>> start DATA EXCERPT

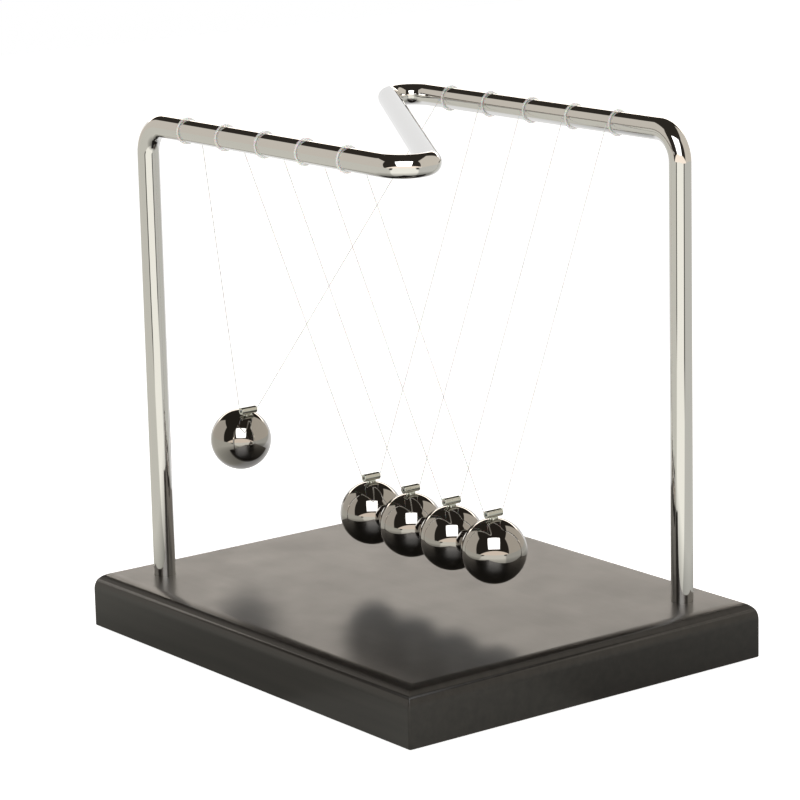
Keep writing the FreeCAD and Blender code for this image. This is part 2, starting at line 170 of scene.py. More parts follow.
def lacquered_wood():
    """Board of fine-grained wood, stained black and sprayed with satin lacquer.

    The lacquer gives broad soft reflections, and the grain shows through it only as faint streaks.
    """
    material, tree = new_material("black_satin_lacquered_wood")
    place = add_node(tree, "ShaderNodeTexCoord").outputs["Object"]
    # grain lines about 3 mm apart and 80 mm long, along the board
    stretched = add_node(tree, "ShaderNodeMapping", {"Vector": place, "Scale": (12, 330, 330)})
    grain = add_node(tree, "ShaderNodeTexNoise", {"Vector": stretched.outputs[0], "Scale": 1.0, "Detail": 5.0,
                                                  "Roughness": 0.6})
    tone = add_node(tree, "ShaderNodeMapRange", {"Value": grain.outputs["Fac"], "From Min": 0.35,
                                                 "From Max": 0.7})
    colour = add_node(tree, "ShaderNodeMix", {"Factor": tone.outputs[0], "A": linear("#171512"),
                                              "B": linear("#24211e")}, data_type="RGBA")
    # lacquer's own slight unevenness, in patches about 12 mm across
    patch = add_node(tree, "ShaderNodeTexNoise", {"Vector": place, "Scale": 80.0, "Detail": 3.0})
    sheen = add_node(tree, "ShaderNodeMapRange", {"Value": patch.outputs["Fac"], "From Min": 0.3,
                                                  "From Max": 0.7, "To Min": 0.285, "To Max": 0.33})
    relief = add_node(tree, "ShaderNodeBump", {"Height": grain.outputs["Fac"], "Strength": 0.12,
                                               "Distance": 0.05 * MM})
    # sprayed surface: a fine orange peel of about 0.5 mm
    peel = add_node(tree, "ShaderNodeTexNoise", {"Vector": place, "Scale": 2000.0, "Detail": 2.0})
    skin = add_node(tree, "ShaderNodeBump", {"Height": peel.outputs["Fac"], "Strength": 0.01,
                                             "Distance": 0.05 * MM, "Normal": relief.outputs[0]})
    shader = add_node(tree, "ShaderNodeBsdfPrincipled", {
        "Base Color": colour.outputs["Result"], "Roughness": 0.5, "Specular IOR Level": 0.1,
        "Normal": relief.outputs[0],
        "Coat Weight": 1.0, "Coat Roughness": sheen.outputs[0], "Coat IOR": 1.5,
        "Coat Normal": skin.outputs[0]})
    add_node(tree, "ShaderNodeOutputMaterial", {"Surface": shader.outputs[0]})
    return material


def pressed_felt():
    """Pressed black wool felt: matt, with a short fuzz of fibres about 0.4 mm apart."""
    material, tree = new_material("pressed_wool_felt")
    place = add_node(tree, "ShaderNodeTexCoord").outputs["Object"]
    fibre = add_node(tree, "ShaderNodeTexNoise", {"Vector": place, "Scale": 2500.0, "Detail": 6.0,
                                                  "Roughness": 0.7, "Distortion": 1.5})
    colour = add_node(tree, "ShaderNodeMix", {"Factor": fibre.outputs["Fac"], "A": linear("#141315"),
                                              "B": linear("#3a383b")}, data_type="RGBA")
    relief = add_node(tree, "ShaderNodeBump", {"Height": fibre.outputs["Fac"], "Strength": 0.6,
                                               "Distance": 0.2 * MM})
    shader = add_node(tree, "ShaderNodeBsdfPrincipled", {
        "Base Color": colour.outputs["Result"], "Roughness": 0.95, "Sheen Weight": 0.4,
        "Sheen Roughness": 0.5, "Normal": relief.outputs[0]})
    add_node(tree, "ShaderNodeOutputMaterial", {"Surface": shader.outputs[0]})
    return material


def metal(name, colour, roughness, rougher, wave, wave_depth, fine, fine_depth, along=None):
    """A bare or plated metal: its reflection is bent by a slow wave and softened by fine polishing marks.

    wave and fine are the spacings of the two, in metres. along stretches the fine marks.
    """
    material, tree = new_material(name)
    coordinates = add_node(tree, "ShaderNodeTexCoord")
    place = coordinates.outputs["UV" if along else "Object"]
    slow = add_node(tree, "ShaderNodeTexNoise", {"Vector": coordinates.outputs["Object"], "Scale": 1 / wave,
                                                 "Detail": 1.0})
    marks_place = add_node(tree, "ShaderNodeMapping", {"Vector": place, "Scale": along or (1, 1, 1)})
    marks = add_node(tree, "ShaderNodeTexNoise", {"Vector": marks_place.outputs[0], "Scale": 1 / fine,
                                                  "Detail": 3.0, "Roughness": 0.6})
    bent = add_node(tree, "ShaderNodeBump", {"Height": slow.outputs["Fac"], "Strength": 1.0,
                                             "Distance": wave_depth})
    marked = add_node(tree, "ShaderNodeBump", {"Height": marks.outputs["Fac"], "Strength": 1.0,
                                               "Distance": fine_depth, "Normal": bent.outputs[0]})
    polish = add_node(tree, "ShaderNodeMapRange", {"Value": marks.outputs["Fac"], "From Min": 0.35,
                                                   "From Max": 0.7, "To Min": roughness, "To Max": rougher})
    shader = add_node(tree, "ShaderNodeBsdfPrincipled", {
        "Base Color": linear(colour), "Metallic": 1.0, "Roughness": polish.outputs[0],
        "Normal": marked.outputs[0]})
    add_node(tree, "ShaderNodeOutputMaterial", {"Surface": shader.outputs[0]})
    return material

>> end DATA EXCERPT

# REQUIREMENT
Only the lines from the opening of the material through the line with "with satin lacquer." should be echoed, exactly as written.

# PROBLEM SOLUTION
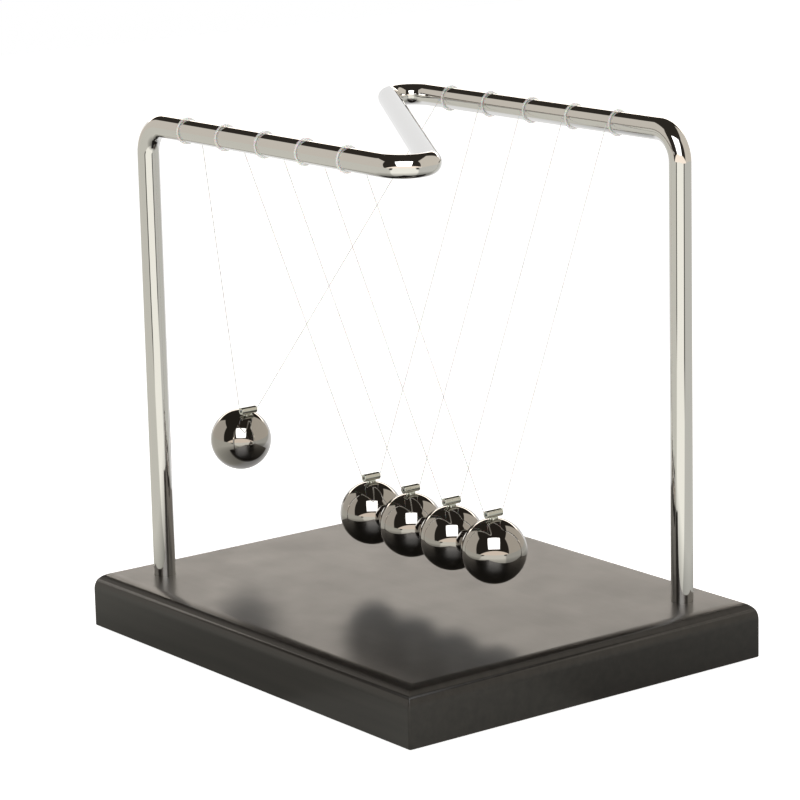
Keep writing the FreeCAD and Blender code for this image. This is part 2, starting at line 170 of scene.py. More parts follow.
def lacquered_wood():
    """Board of fine-grained wood, stained black and sprayed with satin lacquer.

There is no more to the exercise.